Even that’s a little undercooked, though, which is symptomatic of Mimic as a whole. The behind-the-scenes issue provide an explanation and perhaps even an excuse, but the final product is still uneven and a bit bloated considering the thin premise (most of the second half is really a bug movie-cum-slasher where the survivors are picked off one-by-one). Interestingly enough, the film was initially conceived as a 30 minute short that would be a part of a triptych, so it’s a bit surprising that it somehow stretched itself out into a 110+ minute feature.
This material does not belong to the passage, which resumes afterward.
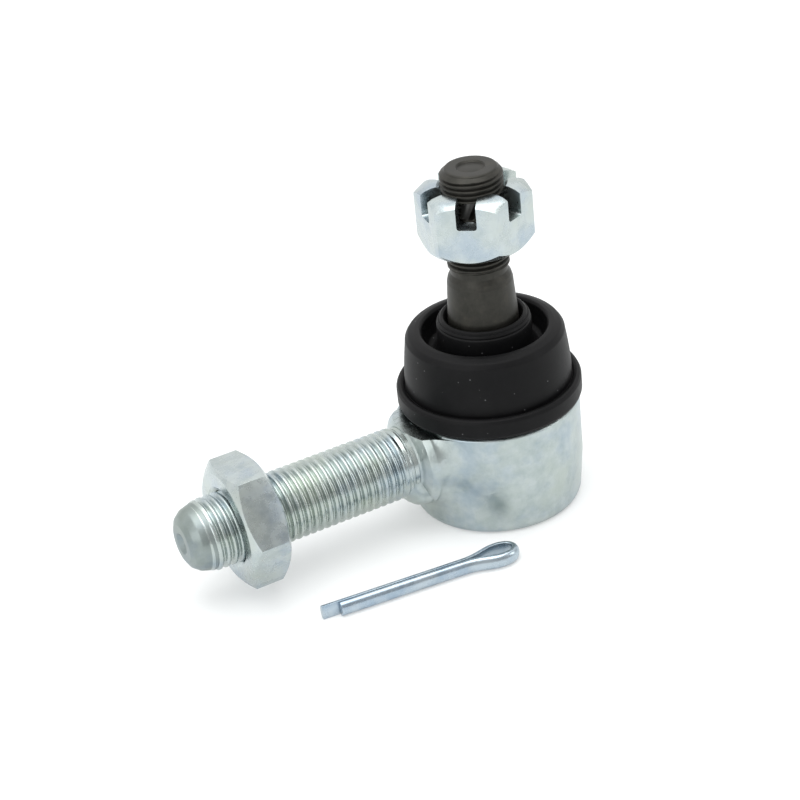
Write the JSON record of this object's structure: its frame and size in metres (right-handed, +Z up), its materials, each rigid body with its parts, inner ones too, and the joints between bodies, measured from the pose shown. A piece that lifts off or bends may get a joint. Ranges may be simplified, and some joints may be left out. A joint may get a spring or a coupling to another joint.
{
  "type": "tie rod end",
  "caption": "Outer tie rod end: zinc-plated forged housing with threaded shank and jam nut, ball stud with castle nut, rubber dust boot and a loose cotter pin.",
  "frame": {"origin": "centre of the housing's base face, straight below the ball centre", "axes": "+Z up along the ball stud, +X along the threaded shank towards its tip"},
  "size_m": [0.0843, 0.0426, 0.0694],
  "materials": {
    "zinc_plated_forging": "bright bluish zinc plate over a forged and machined surface",
    "zinc_plated_nut": "bright zinc plate, smoother and a little lighter than the housing",
    "zinc_plated_wire": "blue passivated zinc plate on drawn half-round wire",
    "phosphated_steel": "dark grey-brown phosphated steel, lightly oiled",
    "spring_steel": "plain grey spring steel",
    "seat_plastic": "natural off-white acetal, greased",
    "boot_rubber": "black moulded chloroprene rubber with a soft sheen"
  },
  "bodies": {
    "housing": {"housing": "zinc_plated_forging", "upper_seat": "seat_plastic", "lower_seat": "seat_plastic", "preload_spring": "spring_steel", "closing_plate": "zinc_plated_forging", "boot_press_ring": "spring_steel", "boot_base": "boot_rubber"},
    "boot_middle": {"boot_wall": "boot_rubber"},
    "boot_top": {"boot_fold": "boot_rubber"},
    "stud": {"ball_stud": "phosphated_steel"},
    "castle_nut": {"castle_nut": "zinc_plated_nut"},
    "jam_nut": {"jam_nut": "zinc_plated_nut"},
    "cotter_pin": {"cotter_pin": "zinc_plated_wire"}
  },
  "joints": [
    {"name": "swing_x", "type": "hinge", "parent": "housing", "child": "boot_middle", "pos_m": [0, 0, 0.0143], "axis": [1, 0, 0], "range_deg": [-18, 18], "deforming": ["boot_wall"]},
    {"name": "swing_y", "type": "hinge", "parent": "boot_middle", "child": "boot_top", "pos_m": [0, 0, 0.0143], "axis": [0, 1, 0], "range_deg": [-18, 18], "deforming": ["boot_fold"]},
    {"name": "stud_spin", "type": "hinge", "parent": "boot_top", "child": "stud", "pos_m": [0, 0, 0.0143], "axis": [0, 0, 1], "continuous": true},
    {"name": "castle_nut_travel", "type": "slide", "parent": "stud", "child": "castle_nut", "axis": [0, 0, 1], "range_m": [-0.0034, 0.02]},
    {"name": "jam_nut_travel", "type": "slide", "parent": "housing", "child": "jam_nut", "axis": [1, 0, 0], "range_m": [-0.0265, 0.022]},
    {"name": "cotter_pin_lift", "type": "slide", "parent": "housing", "child": "cotter_pin", "axis": [0, 0, 1], "range_m": [0, 0.06]}
  ]
}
Very little is out of place during that time, though—del Toro’s never directed a film that isn't technically spectacular, and Mimic features top-notch creature designs (del Toro's imagination also never disappoints when it's conjuring up monsters), gooey, splattery effects, and solid performances from veterans (F. Murray Abraham has a bit role as Sorvino’s mentor) and contemporary stars. Looking back at the roster is another reminder that the 90s were a long time ago; somehow Josh Brolin plays like 5th fiddle to the likes of Sorvino, Northam, Charles Dutton, and Alix Koromzay (another typical all-star cast from Dimension, really—if nothing else, the Weinsteins always knew the value of a strong cast and never hesitated to plaster their floating heads on a poster).
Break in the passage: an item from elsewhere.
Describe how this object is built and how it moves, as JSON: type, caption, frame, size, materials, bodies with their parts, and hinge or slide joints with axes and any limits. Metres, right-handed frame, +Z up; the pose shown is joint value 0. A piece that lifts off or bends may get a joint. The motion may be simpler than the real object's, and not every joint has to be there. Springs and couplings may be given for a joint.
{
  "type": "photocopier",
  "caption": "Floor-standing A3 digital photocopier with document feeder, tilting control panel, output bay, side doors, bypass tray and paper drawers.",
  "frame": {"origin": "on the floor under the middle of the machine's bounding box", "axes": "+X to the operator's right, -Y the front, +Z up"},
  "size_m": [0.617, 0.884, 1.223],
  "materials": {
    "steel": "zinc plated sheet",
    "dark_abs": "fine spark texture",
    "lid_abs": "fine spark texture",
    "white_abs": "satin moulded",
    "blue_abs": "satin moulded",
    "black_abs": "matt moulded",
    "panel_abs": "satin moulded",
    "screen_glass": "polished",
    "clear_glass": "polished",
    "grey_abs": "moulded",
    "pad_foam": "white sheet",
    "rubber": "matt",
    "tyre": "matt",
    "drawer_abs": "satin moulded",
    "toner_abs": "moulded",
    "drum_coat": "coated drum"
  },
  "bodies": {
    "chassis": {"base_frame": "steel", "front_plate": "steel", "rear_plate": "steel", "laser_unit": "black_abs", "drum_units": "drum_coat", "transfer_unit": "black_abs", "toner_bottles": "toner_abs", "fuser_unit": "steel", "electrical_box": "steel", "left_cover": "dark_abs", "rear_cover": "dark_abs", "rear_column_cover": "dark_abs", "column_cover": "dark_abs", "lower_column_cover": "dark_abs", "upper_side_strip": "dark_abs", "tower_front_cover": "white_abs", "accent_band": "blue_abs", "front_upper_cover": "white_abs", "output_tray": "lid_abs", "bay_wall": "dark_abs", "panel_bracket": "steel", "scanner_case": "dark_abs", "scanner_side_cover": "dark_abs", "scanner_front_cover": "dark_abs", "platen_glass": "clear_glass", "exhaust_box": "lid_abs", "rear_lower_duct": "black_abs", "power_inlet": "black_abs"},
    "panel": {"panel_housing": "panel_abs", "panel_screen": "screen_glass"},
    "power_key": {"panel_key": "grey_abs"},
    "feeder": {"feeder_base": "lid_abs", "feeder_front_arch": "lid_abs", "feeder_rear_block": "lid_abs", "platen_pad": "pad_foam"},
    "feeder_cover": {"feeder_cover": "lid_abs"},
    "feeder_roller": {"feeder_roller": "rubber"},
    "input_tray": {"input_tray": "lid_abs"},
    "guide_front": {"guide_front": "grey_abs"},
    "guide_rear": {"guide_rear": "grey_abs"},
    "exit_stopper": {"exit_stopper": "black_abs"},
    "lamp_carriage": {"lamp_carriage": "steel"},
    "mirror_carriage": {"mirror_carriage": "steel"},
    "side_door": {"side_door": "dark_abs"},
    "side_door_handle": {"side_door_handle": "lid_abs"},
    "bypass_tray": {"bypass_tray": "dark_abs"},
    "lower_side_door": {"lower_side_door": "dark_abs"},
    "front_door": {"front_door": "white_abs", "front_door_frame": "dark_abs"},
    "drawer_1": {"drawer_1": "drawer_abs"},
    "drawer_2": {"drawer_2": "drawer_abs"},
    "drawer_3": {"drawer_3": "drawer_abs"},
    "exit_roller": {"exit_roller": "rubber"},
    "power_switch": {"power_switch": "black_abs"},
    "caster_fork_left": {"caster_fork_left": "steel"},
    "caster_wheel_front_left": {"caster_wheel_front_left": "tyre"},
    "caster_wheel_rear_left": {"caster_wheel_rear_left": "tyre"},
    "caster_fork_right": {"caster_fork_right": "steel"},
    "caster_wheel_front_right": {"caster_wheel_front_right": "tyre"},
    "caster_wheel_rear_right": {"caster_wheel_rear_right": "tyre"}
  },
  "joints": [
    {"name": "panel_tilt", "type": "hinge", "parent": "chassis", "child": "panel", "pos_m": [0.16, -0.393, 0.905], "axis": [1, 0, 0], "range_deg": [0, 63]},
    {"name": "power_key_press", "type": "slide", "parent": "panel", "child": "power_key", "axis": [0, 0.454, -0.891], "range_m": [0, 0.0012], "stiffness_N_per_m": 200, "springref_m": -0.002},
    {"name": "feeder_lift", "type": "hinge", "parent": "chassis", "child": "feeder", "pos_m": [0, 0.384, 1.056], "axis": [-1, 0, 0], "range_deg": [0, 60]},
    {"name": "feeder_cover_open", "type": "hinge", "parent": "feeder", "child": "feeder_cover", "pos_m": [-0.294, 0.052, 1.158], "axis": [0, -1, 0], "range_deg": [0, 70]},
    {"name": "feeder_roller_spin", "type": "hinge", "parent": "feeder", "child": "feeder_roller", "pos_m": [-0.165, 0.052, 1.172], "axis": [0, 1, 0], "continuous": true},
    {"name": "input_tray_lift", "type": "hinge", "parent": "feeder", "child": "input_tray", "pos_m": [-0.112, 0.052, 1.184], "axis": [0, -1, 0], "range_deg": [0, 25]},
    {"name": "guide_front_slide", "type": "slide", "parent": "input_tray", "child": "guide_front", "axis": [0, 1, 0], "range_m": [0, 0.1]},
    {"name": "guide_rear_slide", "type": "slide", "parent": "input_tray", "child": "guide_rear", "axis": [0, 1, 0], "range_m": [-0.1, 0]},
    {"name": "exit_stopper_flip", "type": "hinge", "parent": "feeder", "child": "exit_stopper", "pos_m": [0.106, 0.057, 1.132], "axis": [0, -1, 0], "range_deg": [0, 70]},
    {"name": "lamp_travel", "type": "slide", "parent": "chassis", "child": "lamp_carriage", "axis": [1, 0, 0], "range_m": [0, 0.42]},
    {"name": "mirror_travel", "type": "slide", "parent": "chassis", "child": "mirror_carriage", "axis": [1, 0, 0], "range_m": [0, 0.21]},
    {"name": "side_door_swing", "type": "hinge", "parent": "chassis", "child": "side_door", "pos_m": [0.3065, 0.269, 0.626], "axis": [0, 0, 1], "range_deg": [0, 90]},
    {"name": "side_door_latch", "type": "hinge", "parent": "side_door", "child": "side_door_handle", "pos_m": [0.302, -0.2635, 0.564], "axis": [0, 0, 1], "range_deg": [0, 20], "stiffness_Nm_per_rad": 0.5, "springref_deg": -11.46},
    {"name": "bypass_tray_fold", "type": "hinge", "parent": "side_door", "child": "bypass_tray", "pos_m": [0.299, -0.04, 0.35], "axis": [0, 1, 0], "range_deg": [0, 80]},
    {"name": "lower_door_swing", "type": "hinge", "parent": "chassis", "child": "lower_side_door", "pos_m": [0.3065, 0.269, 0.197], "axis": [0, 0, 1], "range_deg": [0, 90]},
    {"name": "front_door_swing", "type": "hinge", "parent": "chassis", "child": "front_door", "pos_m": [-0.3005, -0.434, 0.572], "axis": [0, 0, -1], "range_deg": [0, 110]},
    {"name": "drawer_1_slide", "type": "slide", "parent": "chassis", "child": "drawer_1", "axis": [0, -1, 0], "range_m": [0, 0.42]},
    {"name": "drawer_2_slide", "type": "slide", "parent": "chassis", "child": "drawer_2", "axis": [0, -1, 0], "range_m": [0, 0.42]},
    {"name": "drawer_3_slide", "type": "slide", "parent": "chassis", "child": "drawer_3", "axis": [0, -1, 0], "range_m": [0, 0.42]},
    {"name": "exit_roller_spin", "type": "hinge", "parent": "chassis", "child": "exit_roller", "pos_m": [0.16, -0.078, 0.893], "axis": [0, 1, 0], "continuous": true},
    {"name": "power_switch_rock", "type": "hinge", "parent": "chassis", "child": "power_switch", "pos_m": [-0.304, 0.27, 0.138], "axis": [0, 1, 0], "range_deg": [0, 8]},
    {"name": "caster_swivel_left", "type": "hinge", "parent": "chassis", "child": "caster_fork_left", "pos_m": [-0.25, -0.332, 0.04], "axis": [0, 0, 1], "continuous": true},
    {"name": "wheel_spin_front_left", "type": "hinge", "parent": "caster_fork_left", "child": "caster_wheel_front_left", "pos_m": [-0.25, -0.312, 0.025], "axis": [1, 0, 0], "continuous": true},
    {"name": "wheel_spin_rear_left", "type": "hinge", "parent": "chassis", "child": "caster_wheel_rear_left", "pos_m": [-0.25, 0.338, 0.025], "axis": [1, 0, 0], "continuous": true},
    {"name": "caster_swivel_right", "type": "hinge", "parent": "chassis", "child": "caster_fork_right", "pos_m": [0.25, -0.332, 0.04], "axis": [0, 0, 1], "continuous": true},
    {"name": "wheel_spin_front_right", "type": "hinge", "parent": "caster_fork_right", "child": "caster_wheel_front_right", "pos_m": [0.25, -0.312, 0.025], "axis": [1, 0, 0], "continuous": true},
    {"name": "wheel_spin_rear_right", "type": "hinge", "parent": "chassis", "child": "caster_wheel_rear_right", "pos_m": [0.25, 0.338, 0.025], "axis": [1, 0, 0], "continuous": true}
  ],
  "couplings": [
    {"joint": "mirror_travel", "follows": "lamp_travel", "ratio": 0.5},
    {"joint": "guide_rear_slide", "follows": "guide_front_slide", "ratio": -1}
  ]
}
Like other del Toro films, it’s also beautiful and spooky all at once, and its director's heart faintly beats in the distance. That's a problem I’ve often found with his American films, all of which are riotously entertaining but have left me slightly cold. Likewise, Mimic never bores and looks spectacular, so it works from a fetishistic standpoint. If del Toro’s aim was to live up to the film’s title, he succeeded because Mimic looks, acts, and feels like everything a creature feature should be—it’s just lacking a fully formed thematic soul to elevate it above those trappings, which is perhaps what we expect from him these days. He was certainly disappointed in it himself and attempted to patch it up a couple of years back with a director’s cut that adds six minutes to the runtime to highlight some more character stuff.
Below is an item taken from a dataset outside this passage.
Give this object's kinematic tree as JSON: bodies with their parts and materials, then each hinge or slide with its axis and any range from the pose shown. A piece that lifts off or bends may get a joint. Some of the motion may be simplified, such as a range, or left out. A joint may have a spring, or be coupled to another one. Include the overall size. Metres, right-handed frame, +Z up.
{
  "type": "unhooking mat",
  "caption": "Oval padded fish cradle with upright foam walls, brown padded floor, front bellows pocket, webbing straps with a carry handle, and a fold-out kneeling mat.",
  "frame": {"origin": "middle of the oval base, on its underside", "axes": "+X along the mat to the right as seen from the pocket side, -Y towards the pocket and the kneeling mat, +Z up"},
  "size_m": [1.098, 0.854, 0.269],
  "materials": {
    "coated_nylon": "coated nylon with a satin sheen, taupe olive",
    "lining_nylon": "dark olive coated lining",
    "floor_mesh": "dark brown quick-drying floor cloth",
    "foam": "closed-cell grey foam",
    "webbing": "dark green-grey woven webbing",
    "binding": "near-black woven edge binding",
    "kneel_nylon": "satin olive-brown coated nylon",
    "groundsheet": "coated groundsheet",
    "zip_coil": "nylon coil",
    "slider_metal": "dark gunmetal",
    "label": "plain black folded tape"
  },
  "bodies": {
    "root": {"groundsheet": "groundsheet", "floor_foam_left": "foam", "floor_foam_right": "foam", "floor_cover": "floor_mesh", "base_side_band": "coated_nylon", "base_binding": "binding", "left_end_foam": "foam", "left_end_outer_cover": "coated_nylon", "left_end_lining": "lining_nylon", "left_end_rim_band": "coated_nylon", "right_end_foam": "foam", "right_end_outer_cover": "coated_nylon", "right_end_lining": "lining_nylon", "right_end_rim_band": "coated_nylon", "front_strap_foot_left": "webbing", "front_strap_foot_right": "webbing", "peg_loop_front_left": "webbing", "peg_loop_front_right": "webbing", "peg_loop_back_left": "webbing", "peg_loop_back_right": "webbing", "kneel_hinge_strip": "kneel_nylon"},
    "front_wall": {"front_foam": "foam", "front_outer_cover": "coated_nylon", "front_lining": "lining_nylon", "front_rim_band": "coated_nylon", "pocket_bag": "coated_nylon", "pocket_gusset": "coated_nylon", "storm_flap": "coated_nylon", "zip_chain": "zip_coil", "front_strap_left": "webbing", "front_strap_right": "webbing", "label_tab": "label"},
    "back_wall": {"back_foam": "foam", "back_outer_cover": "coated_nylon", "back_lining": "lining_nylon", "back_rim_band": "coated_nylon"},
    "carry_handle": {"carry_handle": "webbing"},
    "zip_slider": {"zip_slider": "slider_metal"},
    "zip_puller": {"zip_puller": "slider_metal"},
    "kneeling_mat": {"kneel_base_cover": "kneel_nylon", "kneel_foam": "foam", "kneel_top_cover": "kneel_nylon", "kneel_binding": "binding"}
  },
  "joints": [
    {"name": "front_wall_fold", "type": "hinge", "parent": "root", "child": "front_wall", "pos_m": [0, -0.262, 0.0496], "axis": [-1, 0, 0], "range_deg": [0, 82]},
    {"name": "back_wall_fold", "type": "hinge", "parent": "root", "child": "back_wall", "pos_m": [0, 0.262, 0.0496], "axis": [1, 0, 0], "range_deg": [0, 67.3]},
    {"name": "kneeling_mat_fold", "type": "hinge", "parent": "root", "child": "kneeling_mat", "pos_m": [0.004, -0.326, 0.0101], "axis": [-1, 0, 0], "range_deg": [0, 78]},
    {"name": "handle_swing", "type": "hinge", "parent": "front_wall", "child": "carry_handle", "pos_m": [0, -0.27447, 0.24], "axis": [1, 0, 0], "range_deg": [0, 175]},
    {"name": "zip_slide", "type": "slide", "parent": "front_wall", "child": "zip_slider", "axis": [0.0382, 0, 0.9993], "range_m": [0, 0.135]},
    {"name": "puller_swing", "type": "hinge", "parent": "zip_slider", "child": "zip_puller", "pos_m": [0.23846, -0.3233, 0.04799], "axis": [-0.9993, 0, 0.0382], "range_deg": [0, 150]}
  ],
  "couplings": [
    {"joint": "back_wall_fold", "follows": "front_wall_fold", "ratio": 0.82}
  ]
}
The result is a minor improvement at best, but the extras found on the Blu-ray make for a comprehensive look at a film that was clearly a personal failure for its director. Over the course of several special features, del Toro doesn’t shy away from it, nor does he seem particularly ashamed of it anymore, and it’s always refreshing to see anyone with this type of candor and class (he takes the blame for the film's failings despite Dimension's infamous handling of it). Mimic is certainly a fascinating film—even though it doesn’t quite work, it’s an oddly elegant riff on a B-movie staple that separates itself from its more anonymous contemporaries. As always, beware the retroactive powers of the auteur theory, but Mimic is the work of a born filmmaker desperately trying to break loose from Hollywood’s shackles. Del Toro managed to wring himself loose, if only just barely. Buy it!